Dudu Biton, ur. 01.03.1988. Pozycja: napastnik. Wypożyczony do: 30.06.2012. (oraz opcja pierwokupu)

zawodnik o nieco innych boiskowych cechach, niż Genkov - jest on zdecydowanie bardziej ruchliwy, wraca się po piłkę w okolice środka pola, robi miejsce przeciwnikom, rozgrywa piłkę...niestety jak na razie jest bardzo nieskuteczny, z Florą zmarnował z dwie, trzy stuprocentowe sytuację - jednakże zaliczył asystę przy bramce Ilieva.

Junior Diaz ur. 12.09.1983. Pozycja: boczny obrońca, środkowy obrońca, defesywny pomocnik. Wypożyczony do: 30.06.2012.

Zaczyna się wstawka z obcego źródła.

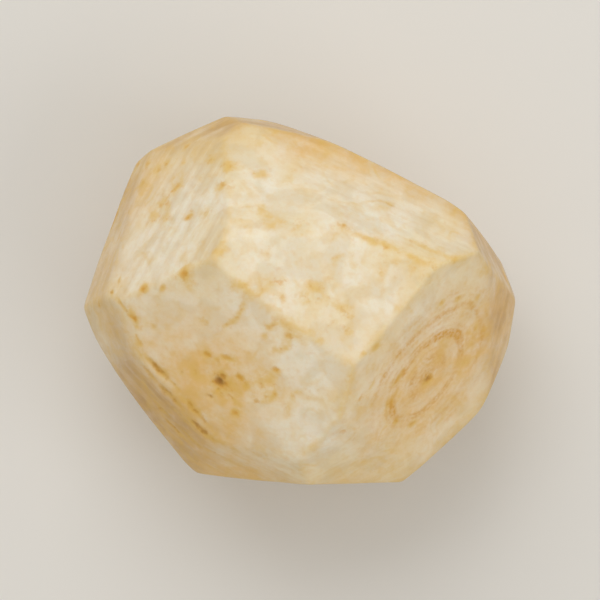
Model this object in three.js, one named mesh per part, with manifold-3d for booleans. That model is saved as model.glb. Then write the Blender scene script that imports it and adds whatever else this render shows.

Czytając Wiślackie fora można dojść do wniosku, że w większości przypadków nie są przekonani co do Diaza na lewej stronie obrony - uważają, że Kostarykanin jest stworzony do gry jako defensywny pomocnik - jeszcze przed jego odejściem do Belgijskiego Fc Brugge z łatwością można było dostrzec, że grając na lewej obronie ten zawodnik jest bardzo chaotyczny, bardzo często zdarzają mu się proste błędy - podaje w nogi przeciwnika, źle przyjmuje piłkę etc. Jak to opisał ładnie jeden z użytkowników TWSD charakterystyczną cechą Diaza jest to, że lubi wybijać piłkę w górę, a potem walczy o nią w pojedynku główkowym. Ceni go się jednak za ambicję - Diaz mimo, że ma spore braki techniczne to nadrabia je walecznością...

Gervasio Nunez ur. 29.01.1988. Pozycja: skrzydłowy, środkowy pomocnik. Wypożyczony do: 30.06.2012.

Największy znak zapytania spośród wszystkich latem zakontraktowanych piłkarzy. W sparingach zaimponował mi kilkoma zagraniami charakterystycznymi dla środkowego pomocnika. Pokazał, że ma bardzo dobry przegląd pola i dysponuje techniką na wysokim poziomie.